Dans notre introduction, nous avons rapproché didymologie et tératologie, parce que par son origine même, la grossesse multiple est considérée comme anomalie de la gestation humaine. Si l’œuf humain fait partie de la catégorie des œufs dits polyembryoniques, soit à partir desquels plusieurs individus peuvent se développer, son développement naturel reste très rare : 1,5 % du total des naissances (Encyclopaedia Universalis, 1999). Biologiquement on parle d’anomalie des sécrétions hormonales pour les " faux jumeaux " ou d’anomalie par inactivation d’un chromosome de l’œuf pour les vrais jumeaux, mais toujours d’anomalie.
Nous avons développé en annexe des textes expliquant l’origine et la détermination des grossesses multiples, leur placentation spécifique, l’évolution de la physiologie maternelle au cours de la gestation, ainsi que l’augmentation de la fréquence des diverses pathologies.

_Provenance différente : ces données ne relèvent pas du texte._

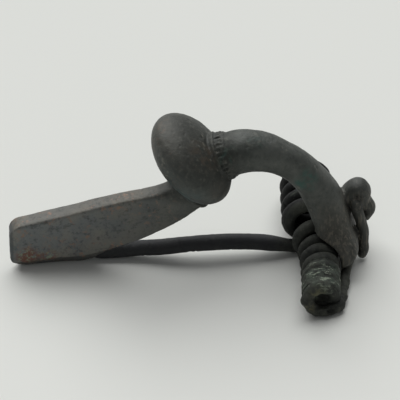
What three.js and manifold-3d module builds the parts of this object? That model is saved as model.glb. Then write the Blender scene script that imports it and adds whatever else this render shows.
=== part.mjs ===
// A small bronze bow brooch, lying on its catch and its spring.
// X runs along the brooch from foot to head, Y across it and Z up, in millimetres.
// While it is made, X is measured from the middle of the brooch and Z from the table.

import * as THREE from 'three';
import { mergeVertices } from 'three/addons/utils/BufferGeometryUtils.js';
import Module from 'manifold-3d';

const wasm = await Module();
wasm.setup();

// Clearances
const gap = 0.3; // between separate pieces
const turnGap = 0.07; // between two turns of the near coil
const farTurnGap = 0.35; // between two turns of the far coil, which is pulled apart

// Spring and pin
const wireRadius = 1.05;
const farWireRadius = 1.2;
const nearCoilRadius = 2.05; // to the middle of the wire
const chordRadius = 0.75;
const farCoilRadius = 3.6; // at the middle of the brooch
const farEndRadius = 3; // and at the far end, so that the far coil is a cone
const nearTurns = 7;
const farTurns = 4.5;
const springX = 17.75; // axis of both coils
const coilLead = 0.25; // the first turn steps aside by this much, to clear the pin
const firstTurnRise = 0.5; // the first turn is this much wider than the rest
const nearCoilBulge = 0.6; // the near coil is bent outwards by this much halfway
const pinY = 0.2;
const pinRadius = 1.2;
const pinRestRadius = 0.75; // where it lies in the gutter
const pinTipRadius = 0.25;
const pinTipX = -27.3;
const pinArch = 2.7; // height of the pin's middle at its highest point

// Foot and catch
const footEndX = -30;
const footWidth = 3;
const trimWidth = 40; // wider than the brooch
const footY = 0.4; // the foot stands a little to the far side
const footTopHeight = 8.2; // top of the foot at its end
const footRise = 0.256; // rise of the foot's top for each millimetre along it
const barDepth = 3;
const plateThickness = 0.9;
const catchLength = 11; // of its flat underside
const catchFade = 6; // over this length the gutter fades out
const bladeX = -9.4; // from here on the plate's lower edge runs straight up to the knob
const bladeZ = 4.9;
const catchFloor = 0.55;
const catchRoll = 1.5; // radius of the rolled lower edge
const catchLip = 0.85; // height of the lip on the open side
const catchReach = 2; // how far the gutter reaches to the open side
const endChamfer = 0.7;
const endCornerRadius = 2.6;
const endRiseLength = 4.5; // the underside rises towards the end
const endRiseHeight = 2.4;

// Knob and collars
const knobX = 0.63; // where the middle line of the bow passes through the knob
const knobZ = 17.75;
const knobTilt = THREE.MathUtils.degToRad(42);
const knobRadius = 8;
const knobHalfThickness = 4.2;
const knobLift = 3.25; // the knob stands off centre, away from the pin
const knobAlong = 0.3; // and a little towards the head
const neckBack = 3; // from the middle of the knob back to the neck collar
const collarTilt = THREE.MathUtils.degToRad(30);
const collarRadius = 4.1;
const collarLift = 0.97; // the collar stands off centre as well
const collarRidge = 0.3;
const collarBand = 1.4;
const collarStart = 3.4; // from the middle of the knob
const notchCount = 24;
const notchWidth = 0.42;
const notchDepth = 0.45;
const neckCollarRadius = 4.6;
const neckCollarWidth = 1.1;

// Hook for the chord
const hookHalfWidth = 1.6;
const hookHalfThickness = 1.15;
const hookEndRadius = 1; // where the curl turns into the shank
const hookTipRadius = 0.62;

// Joins and cuts
function solid(geometry) {
  const bare = geometry.clone();
  bare.deleteAttribute('normal');
  bare.deleteAttribute('uv');
  const merged = mergeVertices(bare, 1e-5);
  const vertProperties = new Float32Array(merged.attributes.position.array);
  const triVerts = new Uint32Array(merged.index.array);
  return new wasm.Manifold(new wasm.Mesh({ numProp: 3, vertProperties, triVerts }));
}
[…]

Les potentiels pathologiques accrus des grossesses multiples
La survenue prématurée de l’accouchement est, selon le professeur Papiernik, la complication principale de la gémellité. Nous avons rencontré à de nombreuses reprises cette menace d’accouchement prématuré dans les grossesses multiples, soit simple menace, soit comme antécédent traumatique déjà inscrit dans l’histoire du couple parental en particulier chez des couples ayant régulièrement recours à l’assistance médicale à la procréation pour concevoir leurs enfants.
Le retard de croissance in utero (RCIU) est la deuxième grande cause de gravité après la prématurité de la grossesse gémellaire
Les complications dues à une séparation insuffisante des jumeaux : syndromes transfuseurs transfusé, siamois ou fœtus in foetu. Nous rappelons ici la phrase célèbre d’Etienne Wolff : " Si l’on peut parler de réussite dans l’anormal, on peut dire que les jumeaux sont des monstres doubles qui ont réussi à rejoindre le normal "

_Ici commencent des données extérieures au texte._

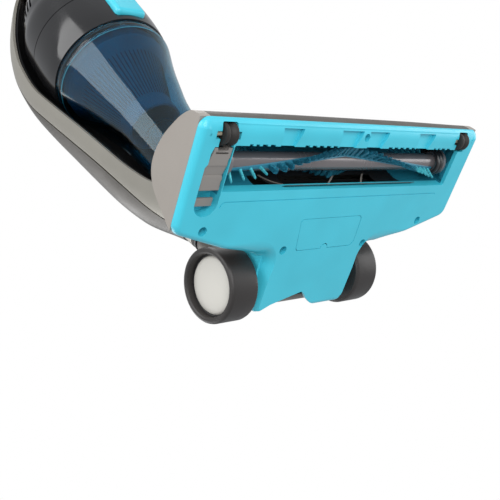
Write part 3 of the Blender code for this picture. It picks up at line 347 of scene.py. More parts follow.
SPINDLE = Finish("spindle_lacquer", (0.170, 0.155, 0.160), 0.24, Grain.POLISHED, metallic=0.35, coat=0.3)
CELL = Finish("green_sleeve", (0.080, 0.250, 0.120), 0.35)
BOARD = Finish("board_green", (0.020, 0.160, 0.060), 0.45)
LENS = ClearPlastic("light_lens", (0.90, 0.93, 0.95), 0.10)
CUP_CLEAR = ClearPlastic("blue_clear", (0.100, 0.430, 0.600), 0.03)
SMOKE_CLEAR = ClearPlastic("smoke_clear", (0.120, 0.300, 0.380), 0.03)
BRISTLES = Nylon("blue_nylon", (0.008, 0.080, 0.150), (0.030, 0.300, 0.420))
CYAN_NYLON = Nylon("cyan_nylon", (0.030, 0.330, 0.420), (0.110, 0.640, 0.700))
FILTER_PAPER = Paper("filter_paper", (0.780, 0.780, 0.740))


# ---- workshop -----------------------------------------------------------------------------
def keep(name: str, bm: bmesh.types.BMesh) -> Object:
    """Turns a bmesh into a linked object.

    Args:
        name: the object's name.
        bm: the mesh, which is freed.

    Returns:
        The object.
    """
    mesh = bpy.data.meshes.new(name)
    bm.to_mesh(mesh)
    bm.free()
    obj = bpy.data.objects.new(name, mesh)
    bpy.context.scene.collection.objects.link(obj)
    return obj


def round_turn(steps: int) -> list[float]:
    """Even angles round a full turn, in radians."""
    return [2 * math.pi * i / steps for i in range(steps)]


def discard(obj: Object) -> None:
    """Removes a helper object."""
    bpy.data.objects.remove(obj, do_unlink=True)


def applied(obj: Object) -> Object:
    """Applies an object's modifiers, or turns a curve into a mesh.

    Args:
        obj: the object.

    Returns:
        The object as a plain mesh, under the same name.
    """
    bpy.context.view_layer.update()
    graph = bpy.context.evaluated_depsgraph_get()
    mesh = bpy.data.meshes.new_from_object(obj.evaluated_get(graph))
    if obj.type == "MESH":
        obj.modifiers.clear()
        obj.data = mesh
        return obj
    name = obj.name
    bm = bmesh.new()
    bm.from_mesh(mesh)
    bmesh.ops.remove_doubles(bm, verts=bm.verts, dist=0.001)
    bmesh.ops.transform(bm, matrix=obj.matrix_world, verts=bm.verts)
    bmesh.ops.recalc_face_normals(bm, faces=bm.faces)
    discard(obj)
    return keep(name, bm)


def block(name: str, low: Point, high: Point) -> Object:
    """A box between two corners."""
    bm = bmesh.new()
    bmesh.ops.create_cube(bm, size=1.0)
    bmesh.ops.scale(bm, vec=[h - l for l, h in zip(low, high)], verts=bm.verts)
    bmesh.ops.translate(bm, vec=[(h + l) / 2 for l, h in zip(low, high)], verts=bm.verts)
    return keep(name, bm)


TURNS = {
    "X": Matrix.Rotation(math.radians(90), 4, "Y"),
    "Y": Matrix.Rotation(math.radians(-90), 4, "X"),
    "Z": Matrix.Identity(4),
}


def pin(name: str, radius: float, start: Point, length: float, axis: str = "Z", steps: int = 48) -> Object:
    """A cylinder from start along an axis."""
    bm = bmesh.new()
    bmesh.ops.create_cone(bm, cap_ends=True, segments=steps, radius1=radius, radius2=radius, depth=length)
    bmesh.ops.translate(bm, vec=(0, 0, length / 2), verts=bm.verts)
    bmesh.ops.transform(bm, matrix=Matrix.Translation(start) @ TURNS[axis], verts=bm.verts)
    return keep(name, bm)


def turned(name: str, profile: Loop, centre: Point = (0, 0, 0), axis: str = "Z", steps: int = 64,
           closed: bool = False) -> Object:
    """A turned piece.

    Args:
        name: the piece's name.
        profile: (radius, height) points, down the outer side.
        centre: where the axis passes.
        axis: the axis it is turned on.
        steps: facets round it.
        closed: whether the profile is a loop, as on a ring.

    Returns:
        The piece.
    """
    bm = bmesh.new()
    rings = []
    for radius, height in profile:
        if radius < 1e-6:
            rings.append([bm.verts.new((0, 0, height))])
        else:
            rings.append([bm.verts.new((radius * math.cos(a), radius * math.sin(a), height))
                          for a in round_turn(steps)])
    pairs = list(zip(rings, rings[1:])) + ([(rings[-1], rings[0])] if closed else [])
    for upper, lower in pairs:
        for i in range(steps):
            j = (i + 1) % steps
            corners = [upper[i % len(upper)], lower[i % len(lower)], lower[j % len(lower)],
                       upper[j % len(upper)]]
            unique = list(dict.fromkeys(corners))
            if len(unique) > 2:
                bm.faces.new(unique)
    bmesh.ops.recalc_face_normals(bm, faces=bm.faces)
    bmesh.ops.transform(bm, matrix=Matrix.Translation(centre) @ TURNS[axis], verts=bm.verts)
    return keep(name, bm)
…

L’hydramnios aigu est la cause la plus fréquente des avortements du second trimestre en cas de grossesse gémellaire.
Mort in utero d’un jumeau : Sa fréquence est supérieure à celle notée au cours des grossesses uniques et plus élevée dans les grossesses monozygotes que dans les grossesses dizygotes.
Cet aperçu biologique et médical, s’il est loin de tout aspect psychologique, se doit d’être exposé avant toute réflexion sur la grossesse gémellaire. En effet, la mère, portant une grossesse gémellaire, se trouve imprégnée par le discours scientifique médical dès le début de sa gestation. Soit parce que l’origine de sa grossesse n’était pas spontanée et le parcours d’assistance médicale à la procréation l’aura familiarisée avec toutes ses notions, soit parce que, même dans un cas de grossesse multiple spontanée, la prise en charge classique de ces grossesses se trouve systématiquement médicalisée. Les obstétriciens, rappelant leur formule de grossesses multiples = grossesses à risque, revendiquent ouvertement ce processus de médicalisation, en insistant sur son caractère préventif. Ils vont même couramment jusqu’à le trouver insuffisant. Nous avons, par ailleurs, pu constater les revendications de certaines mères à comprendre et s’approprier ce discours, essayant de faire face aux montées d’angoisse qui accompagnent les menaces de dysfonctionnement dans la gestation. Ici le discours scientifique rassure ou anesthésie.